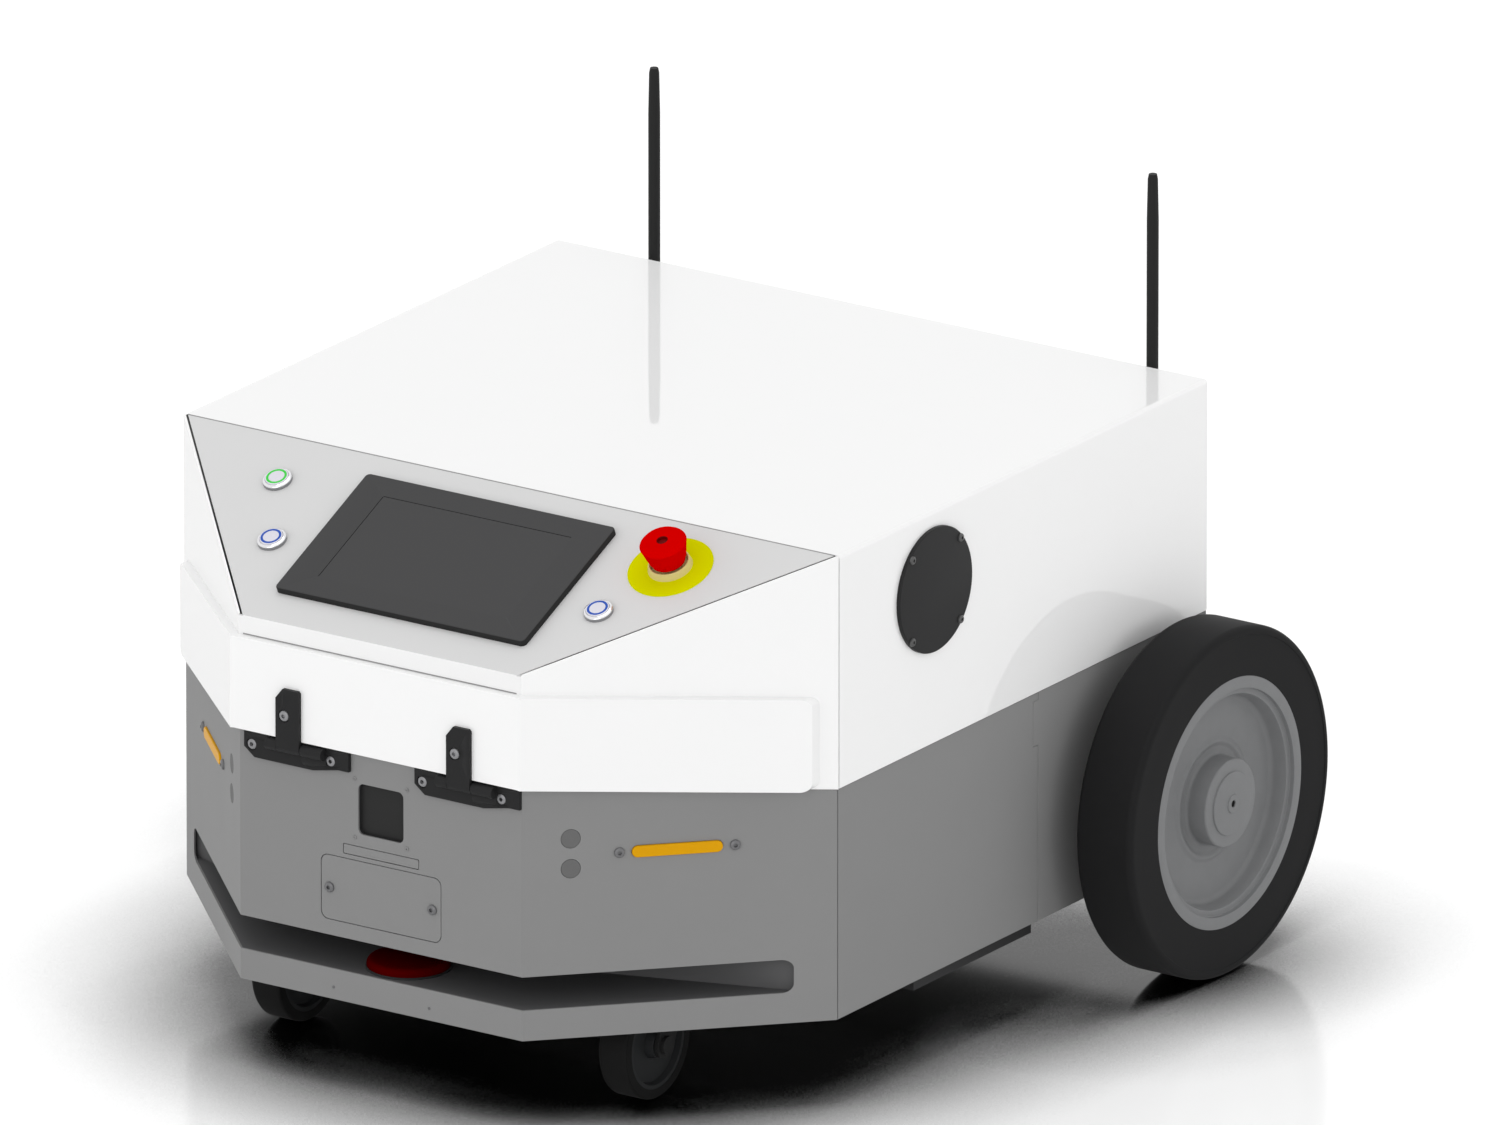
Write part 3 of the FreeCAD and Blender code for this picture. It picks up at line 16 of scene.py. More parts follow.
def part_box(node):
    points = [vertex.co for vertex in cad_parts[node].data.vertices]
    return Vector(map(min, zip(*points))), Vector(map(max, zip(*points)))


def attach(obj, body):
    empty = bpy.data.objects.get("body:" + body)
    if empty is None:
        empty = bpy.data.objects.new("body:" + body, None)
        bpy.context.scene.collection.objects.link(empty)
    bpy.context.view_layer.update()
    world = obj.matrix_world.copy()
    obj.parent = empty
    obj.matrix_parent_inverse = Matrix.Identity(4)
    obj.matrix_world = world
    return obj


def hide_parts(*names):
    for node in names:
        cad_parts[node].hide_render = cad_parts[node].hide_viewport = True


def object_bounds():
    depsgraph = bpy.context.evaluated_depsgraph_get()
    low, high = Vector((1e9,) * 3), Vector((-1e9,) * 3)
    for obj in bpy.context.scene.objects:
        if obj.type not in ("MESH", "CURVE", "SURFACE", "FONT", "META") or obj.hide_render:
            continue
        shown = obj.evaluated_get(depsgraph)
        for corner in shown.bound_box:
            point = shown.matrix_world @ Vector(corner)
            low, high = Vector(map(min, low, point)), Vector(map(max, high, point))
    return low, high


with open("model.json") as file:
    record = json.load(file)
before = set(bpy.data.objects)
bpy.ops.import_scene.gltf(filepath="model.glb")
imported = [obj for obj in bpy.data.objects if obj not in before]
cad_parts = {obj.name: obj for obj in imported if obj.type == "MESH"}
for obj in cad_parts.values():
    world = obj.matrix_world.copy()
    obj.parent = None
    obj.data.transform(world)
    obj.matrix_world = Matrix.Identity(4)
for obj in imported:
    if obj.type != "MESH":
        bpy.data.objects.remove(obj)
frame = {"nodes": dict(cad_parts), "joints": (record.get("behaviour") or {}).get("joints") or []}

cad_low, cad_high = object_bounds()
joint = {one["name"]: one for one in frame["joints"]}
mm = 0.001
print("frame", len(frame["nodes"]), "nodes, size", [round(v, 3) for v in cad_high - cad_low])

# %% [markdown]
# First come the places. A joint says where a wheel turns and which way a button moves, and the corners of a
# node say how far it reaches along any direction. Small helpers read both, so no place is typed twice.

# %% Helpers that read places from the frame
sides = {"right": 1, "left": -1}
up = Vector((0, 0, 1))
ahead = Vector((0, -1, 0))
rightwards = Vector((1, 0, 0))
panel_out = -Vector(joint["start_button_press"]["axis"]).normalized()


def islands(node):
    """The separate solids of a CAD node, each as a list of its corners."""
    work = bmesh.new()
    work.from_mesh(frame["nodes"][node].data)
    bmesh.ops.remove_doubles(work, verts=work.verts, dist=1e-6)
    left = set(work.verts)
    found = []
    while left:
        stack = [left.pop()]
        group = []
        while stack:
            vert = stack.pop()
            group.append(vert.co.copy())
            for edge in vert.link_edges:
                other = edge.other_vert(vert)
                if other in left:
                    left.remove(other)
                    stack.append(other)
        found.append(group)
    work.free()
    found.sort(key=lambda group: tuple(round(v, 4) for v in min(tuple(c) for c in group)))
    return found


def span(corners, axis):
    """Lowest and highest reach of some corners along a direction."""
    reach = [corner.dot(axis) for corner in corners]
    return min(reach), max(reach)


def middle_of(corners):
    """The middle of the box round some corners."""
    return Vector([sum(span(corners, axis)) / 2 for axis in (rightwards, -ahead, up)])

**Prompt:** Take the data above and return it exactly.

**Written solution:**
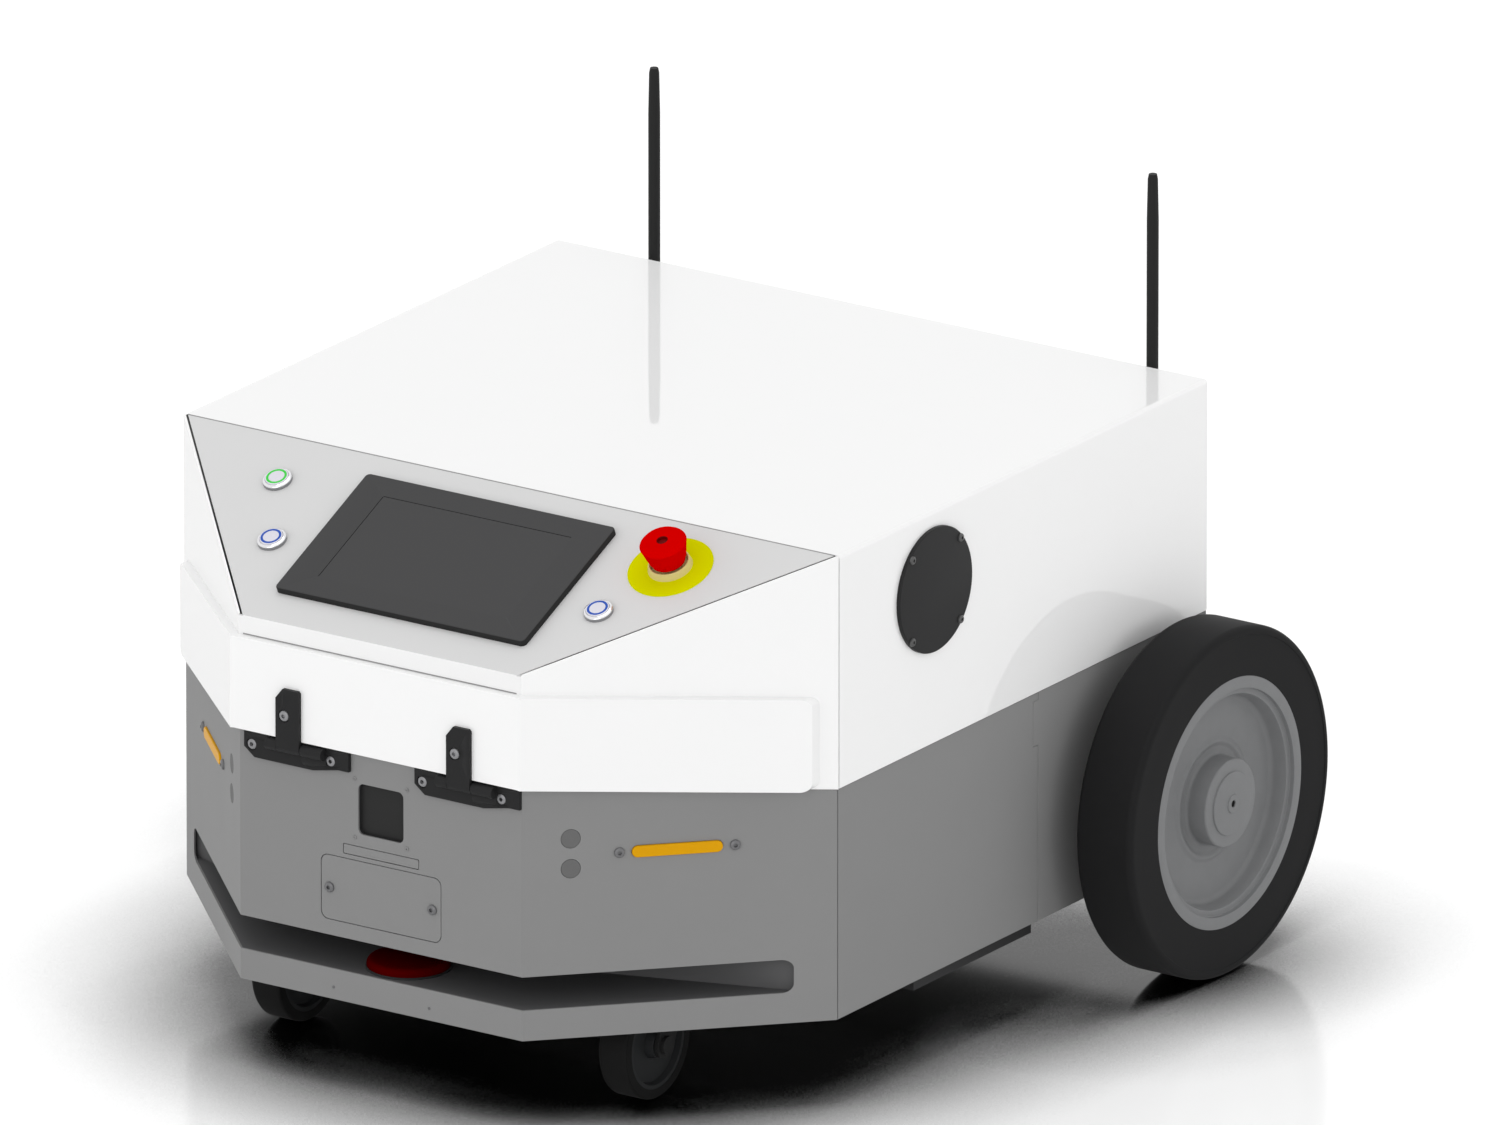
Write part 3 of the FreeCAD and Blender code for this picture. It picks up at line 16 of scene.py. More parts follow.
def part_box(node):
    points = [vertex.co for vertex in cad_parts[node].data.vertices]
    return Vector(map(min, zip(*points))), Vector(map(max, zip(*points)))


def attach(obj, body):
    empty = bpy.data.objects.get("body:" + body)
    if empty is None:
        empty = bpy.data.objects.new("body:" + body, None)
        bpy.context.scene.collection.objects.link(empty)
    bpy.context.view_layer.update()
    world = obj.matrix_world.copy()
    obj.parent = empty
    obj.matrix_parent_inverse = Matrix.Identity(4)
    obj.matrix_world = world
    return obj


def hide_parts(*names):
    for node in names:
        cad_parts[node].hide_render = cad_parts[node].hide_viewport = True


def object_bounds():
    depsgraph = bpy.context.evaluated_depsgraph_get()
    low, high = Vector((1e9,) * 3), Vector((-1e9,) * 3)
    for obj in bpy.context.scene.objects:
        if obj.type not in ("MESH", "CURVE", "SURFACE", "FONT", "META") or obj.hide_render:
            continue
        shown = obj.evaluated_get(depsgraph)
        for corner in shown.bound_box:
            point = shown.matrix_world @ Vector(corner)
            low, high = Vector(map(min, low, point)), Vector(map(max, high, point))
    return low, high


with open("model.json") as file:
    record = json.load(file)
before = set(bpy.data.objects)
bpy.ops.import_scene.gltf(filepath="model.glb")
imported = [obj for obj in bpy.data.objects if obj not in before]
cad_parts = {obj.name: obj for obj in imported if obj.type == "MESH"}
for obj in cad_parts.values():
    world = obj.matrix_world.copy()
    obj.parent = None
    obj.data.transform(world)
    obj.matrix_world = Matrix.Identity(4)
for obj in imported:
    if obj.type != "MESH":
        bpy.data.objects.remove(obj)
frame = {"nodes": dict(cad_parts), "joints": (record.get("behaviour") or {}).get("joints") or []}

cad_low, cad_high = object_bounds()
joint = {one["name"]: one for one in frame["joints"]}
mm = 0.001
print("frame", len(frame["nodes"]), "nodes, size", [round(v, 3) for v in cad_high - cad_low])

# %% [markdown]
# First come the places. A joint says where a wheel turns and which way a button moves, and the corners of a
# node say how far it reaches along any direction. Small helpers read both, so no place is typed twice.

# %% Helpers that read places from the frame
sides = {"right": 1, "left": -1}
up = Vector((0, 0, 1))
ahead = Vector((0, -1, 0))
rightwards = Vector((1, 0, 0))
panel_out = -Vector(joint["start_button_press"]["axis"]).normalized()


def islands(node):
    """The separate solids of a CAD node, each as a list of its corners."""
    work = bmesh.new()
    work.from_mesh(frame["nodes"][node].data)
    bmesh.ops.remove_doubles(work, verts=work.verts, dist=1e-6)
    left = set(work.verts)
    found = []
    while left:
        stack = [left.pop()]
        group = []
        while stack:
            vert = stack.pop()
            group.append(vert.co.copy())
            for edge in vert.link_edges:
                other = edge.other_vert(vert)
                if other in left:
                    left.remove(other)
                    stack.append(other)
        found.append(group)
    work.free()
    found.sort(key=lambda group: tuple(round(v, 4) for v in min(tuple(c) for c in group)))
    return found


def span(corners, axis):
    """Lowest and highest reach of some corners along a direction."""
    reach = [corner.dot(axis) for corner in corners]
    return min(reach), max(reach)


def middle_of(corners):
    """The middle of the box round some corners."""
    return Vector([sum(span(corners, axis)) / 2 for axis in (rightwards, -ahead, up)])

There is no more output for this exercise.